-- START GIVEN RECORDS --

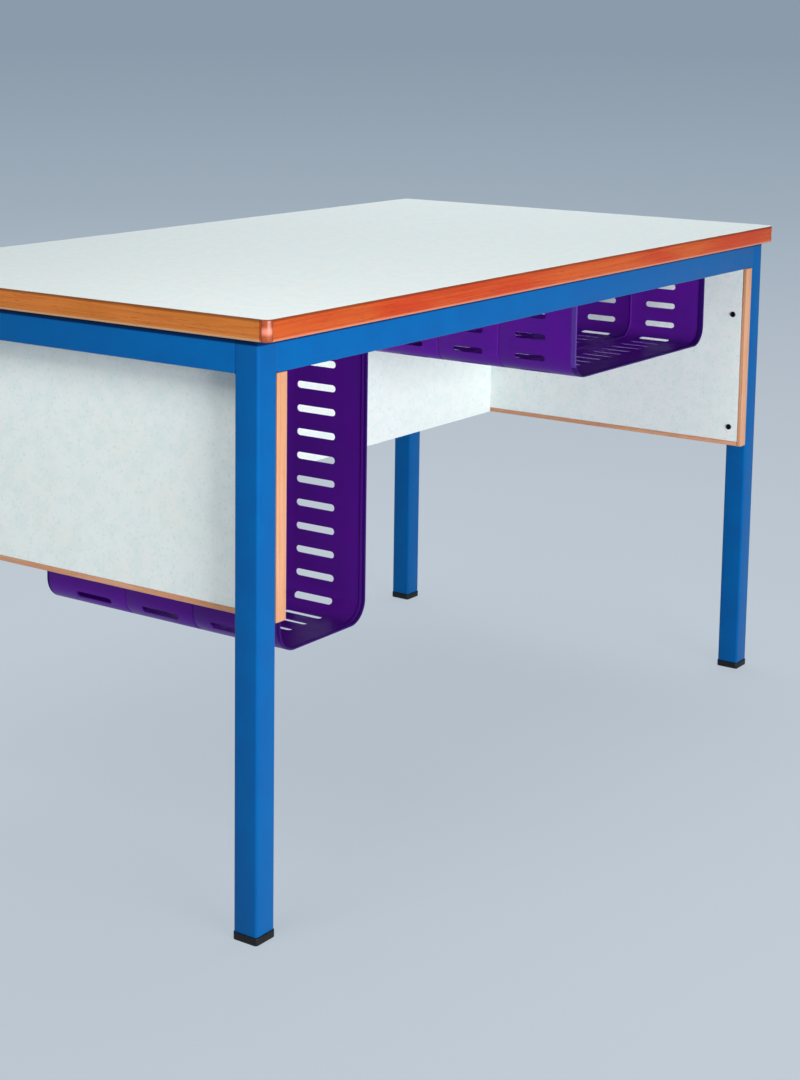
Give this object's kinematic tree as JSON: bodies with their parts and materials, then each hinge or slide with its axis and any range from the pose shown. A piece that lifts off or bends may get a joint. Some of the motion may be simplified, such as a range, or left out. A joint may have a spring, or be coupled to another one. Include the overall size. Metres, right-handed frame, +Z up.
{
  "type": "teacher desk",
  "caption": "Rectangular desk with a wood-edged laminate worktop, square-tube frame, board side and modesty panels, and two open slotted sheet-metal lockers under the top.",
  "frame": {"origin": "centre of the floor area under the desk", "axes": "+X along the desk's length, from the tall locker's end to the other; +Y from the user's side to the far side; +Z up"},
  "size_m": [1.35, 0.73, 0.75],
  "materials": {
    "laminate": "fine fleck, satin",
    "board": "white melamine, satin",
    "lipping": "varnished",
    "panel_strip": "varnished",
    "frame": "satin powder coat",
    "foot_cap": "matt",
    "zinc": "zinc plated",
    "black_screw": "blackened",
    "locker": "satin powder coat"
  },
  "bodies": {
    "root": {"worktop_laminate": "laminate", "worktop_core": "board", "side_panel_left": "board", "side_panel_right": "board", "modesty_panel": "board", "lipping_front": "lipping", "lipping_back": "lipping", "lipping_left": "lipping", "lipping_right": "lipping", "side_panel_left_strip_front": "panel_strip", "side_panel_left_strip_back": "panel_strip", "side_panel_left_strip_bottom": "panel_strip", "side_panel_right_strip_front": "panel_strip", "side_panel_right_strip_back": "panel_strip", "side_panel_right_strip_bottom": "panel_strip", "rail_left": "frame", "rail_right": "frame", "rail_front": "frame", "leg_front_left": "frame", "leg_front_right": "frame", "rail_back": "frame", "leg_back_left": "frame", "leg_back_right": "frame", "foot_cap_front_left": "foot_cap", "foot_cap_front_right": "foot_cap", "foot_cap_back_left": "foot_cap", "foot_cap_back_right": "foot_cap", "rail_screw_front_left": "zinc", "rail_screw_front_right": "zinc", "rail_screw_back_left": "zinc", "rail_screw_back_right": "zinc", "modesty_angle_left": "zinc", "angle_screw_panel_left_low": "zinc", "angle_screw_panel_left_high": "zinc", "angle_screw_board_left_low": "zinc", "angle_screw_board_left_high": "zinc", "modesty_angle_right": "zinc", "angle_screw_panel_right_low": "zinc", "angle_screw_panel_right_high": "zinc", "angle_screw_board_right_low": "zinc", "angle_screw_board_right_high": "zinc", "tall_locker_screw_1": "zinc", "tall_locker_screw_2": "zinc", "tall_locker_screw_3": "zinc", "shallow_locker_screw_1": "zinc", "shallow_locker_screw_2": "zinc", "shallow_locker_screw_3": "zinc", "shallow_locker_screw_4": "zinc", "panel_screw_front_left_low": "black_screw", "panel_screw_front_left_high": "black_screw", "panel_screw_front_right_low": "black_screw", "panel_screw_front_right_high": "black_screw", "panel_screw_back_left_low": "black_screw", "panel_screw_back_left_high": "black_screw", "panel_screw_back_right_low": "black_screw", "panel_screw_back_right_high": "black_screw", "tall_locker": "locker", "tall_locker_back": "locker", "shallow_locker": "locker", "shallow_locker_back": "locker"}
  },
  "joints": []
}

-- END GIVEN RECORDS --
-- START GIVEN RECORDS --

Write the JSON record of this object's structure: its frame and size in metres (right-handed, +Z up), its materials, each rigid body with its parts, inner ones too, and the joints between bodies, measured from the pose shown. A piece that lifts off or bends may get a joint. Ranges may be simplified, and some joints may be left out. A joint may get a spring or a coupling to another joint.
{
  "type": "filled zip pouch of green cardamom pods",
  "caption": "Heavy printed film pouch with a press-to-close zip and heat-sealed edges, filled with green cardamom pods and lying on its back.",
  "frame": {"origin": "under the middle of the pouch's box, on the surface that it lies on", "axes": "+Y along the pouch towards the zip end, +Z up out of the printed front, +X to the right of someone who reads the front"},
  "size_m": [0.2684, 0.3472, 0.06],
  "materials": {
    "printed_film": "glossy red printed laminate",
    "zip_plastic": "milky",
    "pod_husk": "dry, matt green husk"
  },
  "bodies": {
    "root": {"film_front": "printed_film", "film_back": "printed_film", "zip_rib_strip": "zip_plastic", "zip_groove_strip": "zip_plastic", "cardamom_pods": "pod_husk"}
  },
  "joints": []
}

-- END GIVEN RECORDS --

EXERCISE TASK »
Show the lines that mention the word "lifts".

FULL RESPONSE »
Give this object's kinematic tree as JSON: bodies with their parts and materials, then each hinge or slide with its axis and any range from the pose shown. A piece that lifts off or bends may get a joint. Some of the motion may be simplified, such as a range, or left out. A joint may have a spring, or be coupled to another one. Include the overall size. Metres, right-handed frame, +Z up.
Write the JSON record of this object's structure: its frame and size in metres (right-handed, +Z up), its materials, each rigid body with its parts, inner ones too, and the joints between bodies, measured from the pose shown. A piece that lifts off or bends may get a joint. Ranges may be simplified, and some joints may be left out. A joint may get a spring or a coupling to another joint.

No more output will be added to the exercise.